While I liked Goodnight and Magenta, Avery Special, most powerful living necromancer in the world (on account of being the only living one), is  my favorite new protagonist. In no small part because she’s not interested in heroics or villainy. She just wants to get better at necromancy. Not that she won’t save the world if it needs saving.

The world of Please Don’t Tell et al has a very silver age feel where both heroes and villains follow a code of conduct that keeps things safe for civilians. But one of the underlying themes of the series is how much work it takes to keep that code of conduct up. In fact , outside of Los Angeles, it’s pretty much stated the rest of world is a lot scarier. In fact, one of the supporting characters in PDTMP I Work for a Supervillain gets, for all intents and purposes, mutilated by a world-scope villain.

One of the major conflicts in the series is the teenagers chafing under the restrictions of the code of conduct. In fact, a major part of the first book is getting grown-ups to take them seriously. Part of what makes Avery an interesting contrast is that she much more acknowledges the need for a social structure that keeps everyone safe. Part of her story arc is realizing that she does need a mentor and that magic can become a dangerous addiction.

One character, who only appears as a one scene wonder, helps hammer the danger of magic addiction home. The Godchild of Despair, who gained her powers and lost her name by failed magical suicide. I am certain that White Wolf has a splat book built around this concept. While only appearing for one scene and being a likeable character, she helps both Avery and the reader realize the stakes of dark magic.

After I Did NOT Give That Spider Superhuman Intelligence (which I think was published in the middle of the Penny books) and Please Don’t Tell My Parents I Work For a Supervillain, I didn’t think the non-Penny books would be as strong. Queen of the Dead felt like a return to form and I’m glad Avery apparently becomes the narrator again for the tenth book.

Monday, May 15, 2023

Silver age idealism and Cape Punk

Around a year ago, I wrote about how I had started reading the ‘Please Don’t Tell My Parents I’m a Supervillain’ series. (Man, I’m not sure how to shorten that. Please Don’t just sounds creepy)

It is a Cape Punk storyline (I love the term Cape Punk but find it hilariously vague) about a middle school mad scientist who wants to be a hero like her parents. But, on top of teen emotions leading to bad choices, the things her powers do when she goes to the madness place make Penny become a villain. (Girl Genius as a superhero?)

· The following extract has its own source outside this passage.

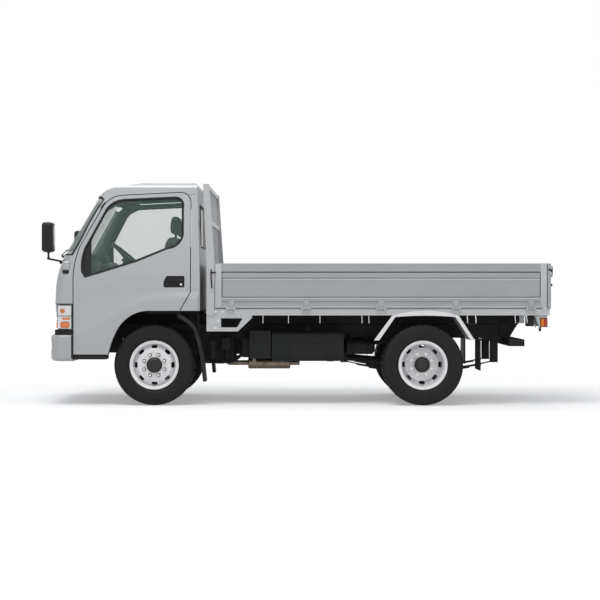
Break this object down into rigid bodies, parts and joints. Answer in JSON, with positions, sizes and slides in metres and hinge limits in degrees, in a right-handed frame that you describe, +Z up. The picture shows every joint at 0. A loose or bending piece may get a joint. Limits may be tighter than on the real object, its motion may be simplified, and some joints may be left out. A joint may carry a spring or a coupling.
{
  "type": "dump truck",
  "caption": "Small cab-over dump truck with a flat-fronted cab, a hydraulically tipped drop-side bed, steered front wheels and twin rear wheels.",
  "frame": {"origin": "on the ground midway along and across the truck", "axes": "+Z up, -X towards the cab's front, -Y the driver's left side"},
  "size_m": [4.7168, 2.104, 2.092],
  "materials": {
    "cab_paint": "silver metallic, glossy",
    "bed_paint": "silver grey enamel, worn satin",
    "chassis_paint": "satin black",
    "black_plastic": "grained black",
    "interior_plastic": "grained dark grey",
    "lamp_plastic": "clear and amber lens",
    "tyre_rubber": "matt tread rubber",
    "wheel_paint": "silver enamel",
    "cast_metal": "rough black",
    "steel": "bright steel",
    "silencer_steel": "heat-tinted steel",
    "clear_glass": "clear, slightly green",
    "seat_cloth": "woven grey",
    "flap_rubber": "matt black"
  },
  "bodies": {
    "chassis": {"frame_rails": "chassis_paint", "frame_crossmembers": "chassis_paint", "tip_brackets": "chassis_paint", "engine_block": "cast_metal", "front_axle": "cast_metal", "rear_axle": "cast_metal", "leaf_springs": "cast_metal", "fuel_tank": "chassis_paint", "battery_box": "black_plastic", "exhaust": "silencer_steel", "mudguards": "flap_rubber", "underrun_bar": "chassis_paint", "front_bumper": "cab_paint", "cab_shell": "cab_paint", "cab_front_panel": "cab_paint", "headlamps": "lamp_plastic", "grille": "black_plastic", "windscreen": "clear_glass", "rear_window": "clear_glass", "cab_floor": "interior_plastic", "dashboard": "interior_plastic", "seats": "seat_cloth", "mirrors": "black_plastic", "side_steps": "black_plastic"},
    "door_left": {"door_left": "cab_paint", "door_glass_left": "clear_glass"},
    "door_right": {"door_right": "cab_paint", "door_glass_right": "clear_glass"},
    "steering_wheel": {"steering_wheel": "black_plastic"},
    "knuckle_left": {"knuckle_left": "cast_metal"},
    "knuckle_right": {"knuckle_right": "cast_metal"},
    "tie_rod": {"tie_rod": "steel"},
    "bed": {"bed_frame": "chassis_paint", "bed_deck": "bed_paint", "headboard": "bed_paint", "corner_guards": "bed_paint", "rear_fenders": "bed_paint", "tail_lamps": "lamp_plastic", "gate_hinges": "bed_paint"},
    "gate_left": {"gate_left": "bed_paint"},
    "gate_right": {"gate_right": "bed_paint"},
    "tailgate": {"tailgate": "bed_paint"},
    "hoist_barrel": {"hoist_barrel": "chassis_paint"},
    "hoist_rod": {"hoist_rod": "steel"},
    "wheel_front_left": {"tyre_front_left": "tyre_rubber", "rim_front_left": "wheel_paint"},
    "wheel_front_right": {"tyre_front_right": "tyre_rubber", "rim_front_right": "wheel_paint"},
    "wheel_rear_left": {"tyre_rear_left": "tyre_rubber", "rim_rear_left": "wheel_paint"},
    "wheel_rear_right": {"tyre_rear_right": "tyre_rubber", "rim_rear_right": "wheel_paint"}
  },
  "joints": [
    {"name": "steer_left", "type": "hinge", "parent": "chassis", "child": "knuckle_left", "pos_m": [-1.3485, -0.62, 0.375], "axis": [0, 0, 1], "range_deg": [-35, 35]},
    {"name": "steer_right", "type": "hinge", "parent": "chassis", "child": "knuckle_right", "pos_m": [-1.3485, 0.62, 0.375], "axis": [0, 0, 1], "range_deg": [-35, 35]},
    {"name": "tie_rod_pivot", "type": "hinge", "parent": "knuckle_left", "child": "tie_rod", "pos_m": [-1.2185, -0.62, 0.302], "axis": [0, 0, 1], "range_deg": [-35, 35]},
    {"name": "steering_wheel_turn", "type": "hinge", "parent": "chassis", "child": "steering_wheel", "pos_m": [-1.6205, -0.38, 1.379], "axis": [0.6428, 0, 0.766], "range_deg": [-560, 560]},
    {"name": "spin_front_left", "type": "hinge", "parent": "knuckle_left", "child": "wheel_front_left", "pos_m": [-1.3485, -0.697, 0.375], "axis": [0, 1, 0], "continuous": true},
    {"name": "spin_front_right", "type": "hinge", "parent": "knuckle_right", "child": "wheel_front_right", "pos_m": [-1.3485, 0.697, 0.375], "axis": [0, 1, 0], "continuous": true},
    {"name": "spin_rear_left", "type": "hinge", "parent": "chassis", "child": "wheel_rear_left", "pos_m": [1.1515, -0.62, 0.375], "axis": [0, 1, 0], "continuous": true},
    {"name": "spin_rear_right", "type": "hinge", "parent": "chassis", "child": "wheel_rear_right", "pos_m": [1.1515, 0.62, 0.375], "axis": [0, 1, 0], "continuous": true},
    {"name": "door_left_swing", "type": "hinge", "parent": "chassis", "child": "door_left", "pos_m": [-2.0645, -0.835, 1.2], "axis": [0, 0, -1], "range_deg": [0, 70]},
    {"name": "door_right_swing", "type": "hinge", "parent": "chassis", "child": "door_right", "pos_m": [-2.0645, 0.835, 1.2], "axis": [0, 0, 1], "range_deg": [0, 70]},
    {"name": "bed_tip", "type": "hinge", "parent": "chassis", "child": "bed", "pos_m": [2.0715, 0, 0.79], "axis": [0, 1, 0], "range_deg": [0, 45]},
    {"name": "gate_left_drop", "type": "hinge", "parent": "bed", "child": "gate_left", "pos_m": [0.7585, -0.861, 0.902], "axis": [-1, 0, 0], "range_deg": [-178, 0]},
    {"name": "gate_right_drop", "type": "hinge", "parent": "bed", "child": "gate_right", "pos_m": [0.7585, 0.861, 0.902], "axis": [1, 0, 0], "range_deg": [-178, 0]},
    {"name": "tailgate_drop", "type": "hinge", "parent": "bed", "child": "tailgate", "pos_m": [2.3495, 0, 0.902], "axis": [0, -1, 0], "range_deg": [-178, 0]},
    {"name": "hoist_swing", "type": "hinge", "parent": "chassis", "child": "hoist_barrel", "pos_m": [0.5515, 0, 0.56], "axis": [0, -1, 0], "range_deg": [0, 12.2]},
    {"name": "hoist_extend", "type": "slide", "parent": "hoist_barrel", "child": "hoist_rod", "axis": [0.9873, 0, 0.1588], "range_m": [0, 0.126]}
  ],
  "couplings": [
    {"joint": "steer_right", "follows": "steer_left", "ratio": 1},
    {"joint": "tie_rod_pivot", "follows": "steer_left", "ratio": -1},
    {"joint": "steering_wheel_turn", "follows": "steer_left", "ratio": 16},
    {"joint": "hoist_swing", "follows": "bed_tip", "ratio": 0.2701},
    {"joint": "hoist_extend", "follows": "bed_tip", "m_per_rad": 0.15983}
  ]
}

I have to note that the series falls _very_ much on the optimistic side of Cape Punk. Super activities are more like extreme sports than extreme actions of crime and/or politics. (I’m sorry. The Red Skull trying to take over the world is a very political thing) Which does make the books a lot of fun to read.

It also makes the case that mad science is the most powerful power without ever saying it out loud. The ability to make endless devices that are all like a super power is more potent than having one power. It’s cute Reed Richards can stretch. It is devastating that his brain treats physical laws as optional.

Five of the books form Penny’s arc, her struggling to figure out the different relationships in her life. While the one with her parents gets a lot of focus, the series ends up being about her relationship with herself and her power.

After I finished the main arc, I set the series aside for a while but knew I’d get around to the 
ancillary books. And the first one I’ve read is I Did Not Give That Spider Super-Human Intelligence, which is an origin story for the setting.

Because key elements of the setting, that heroes and villains private lives are forbidden to be interfered with and wanton acts of murder and such are successfully outlawed, are a bit too idealistic to be easily swallowed.

And, honestly, seeing how the rules of the agreement came to be, it still feels pretty idealistic and built on the basis that most people with super powers are basically decent people. It’s also built on the idea that the zombie-vampire-cyborg who enforces the agreement will be able to take out the ones who break it and only the ones who break it.

Frankly, it’s pretty silver age.

That said, the Bad Doctor, the monstrous villain who pushes the need to have a zombie-vampire-cyborg to police the super powered society, is pure nightmare fuel. He only appears once but his crimes pervade the book. I Did Not Give et al is one of the weaker books in the series that I’ve read but the Bad Doctor lifts it up.

I enjoyed the book and it’s heroine Goodnight (she likes to drop heavy objects on enemy’s heads) but I hope the other spinoff books are better.